WAYNE: The operation hasn't impeded anything except that I get short of
breath quickly. Particularly in the higher altitudes, that slows me down. I still do my own fights and all that stuff. I'd probably do a little bit more if I had more wind, but I still do more than my share. Nobody else does anything anymore than I do, whether they're young or old.

PLAYBOY: Is it a matter of machismo for you to continue fighting your own fights?

WAYNE: I don't have to assert my virility. I think my career has shown that I'm not exactly a pantywaist. But I do take pride in my work, even to the point of being the first one on the set in the morning. I'm a professional.

PLAYBOY: In recent years, you've fallen off horses rather unprofessionally on a couple of occasions—once dislocating a shoulder during the production of The Undefeated. Wasn't that embarrassing?

WAYNE: What the hell, in my racket I've fallen off a lot of horses. I even fell off on purpose in True Grit. But that fall in The Undefeated was irritating because I tore some ligaments in my shoulder. I don't have good use of one arm anymore, and it makes me look like an idiot when I'm getting on a horse.

PLAYBOY: Is that an unfamiliar experience?

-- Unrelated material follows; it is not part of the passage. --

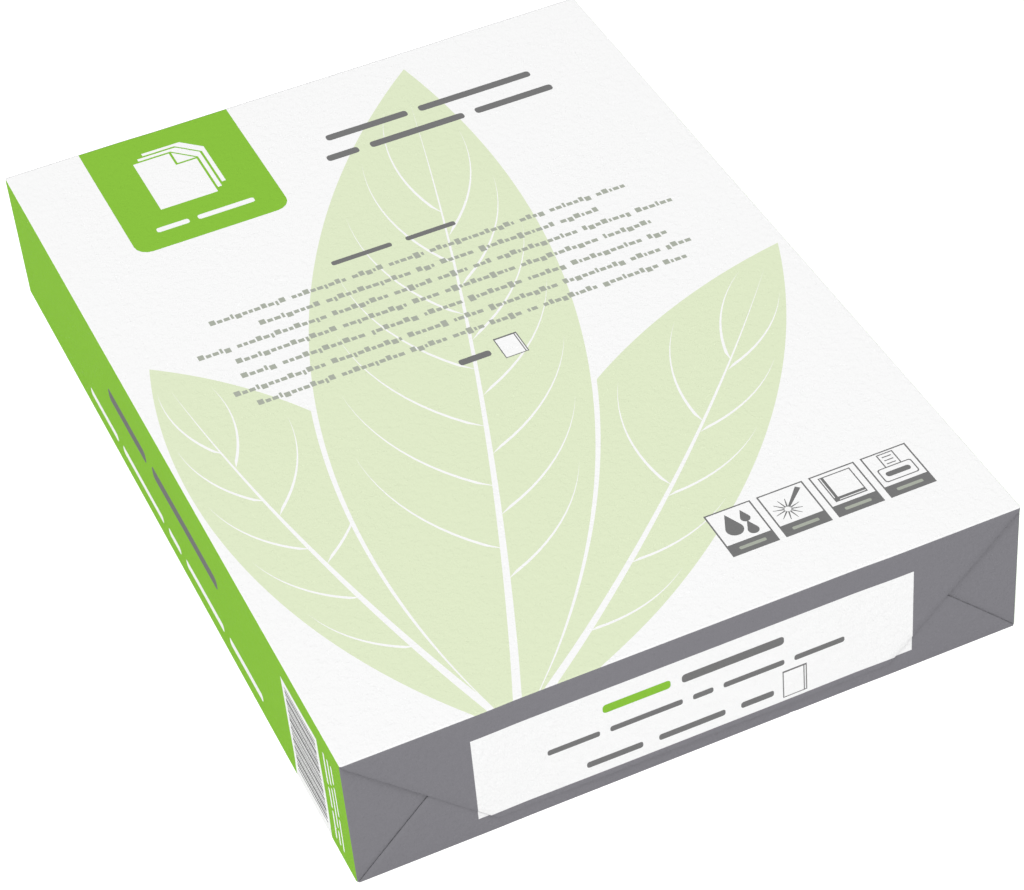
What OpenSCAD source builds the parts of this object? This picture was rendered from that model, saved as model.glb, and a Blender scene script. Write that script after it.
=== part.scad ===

WAYNE: Getting on a horse?

PLAYBOY: Looking like an idiot.

WAYNE: Not hardly. One of the times I really felt like a fool was when I was working on my first important film, The Big Trail, in Yuma, Arizona. I was three weeks flat on my back with turistas—or Montezuma's revenge, or the Aztec two-step, whatever you want to call it. You know, you get a little grease and soap on the inside of a fork and you've got it. Anyway, that was the worst case I ever had in my life. I'd been sick for so long that they finally said. "Jeez, Duke, if you can't get up now, we've got to get somebody else to take your place." So, with a loss of 18 pounds, I returned to work. My first scene was carrying in an actor named Tully Marshall, who was known to booze it up quite a bit. He had a big jug in his hand in this scene, and I set him down and we have a drink with another guy. They passed the jug to me first, and I dug back into it; it was straight rotgut bootleg whiskey. I'd been puking and crapping blood for a week and now I just poured that raw stuff right down my throat. After the scene, you can bet I called him every kind of an old bastard.


2 comments:

Anonymous said...

The financial aspect of the Hollywood business. So many big names find themselves in serious big time debt. Do not keep a good eye on their own money. Wayne included.

Anonymous said...

I didn't know J.W.had cancer in 64.Thought the one that got him was the first illness--but actually that never happens.They can get rid of it once--but when it comes back,it's all over.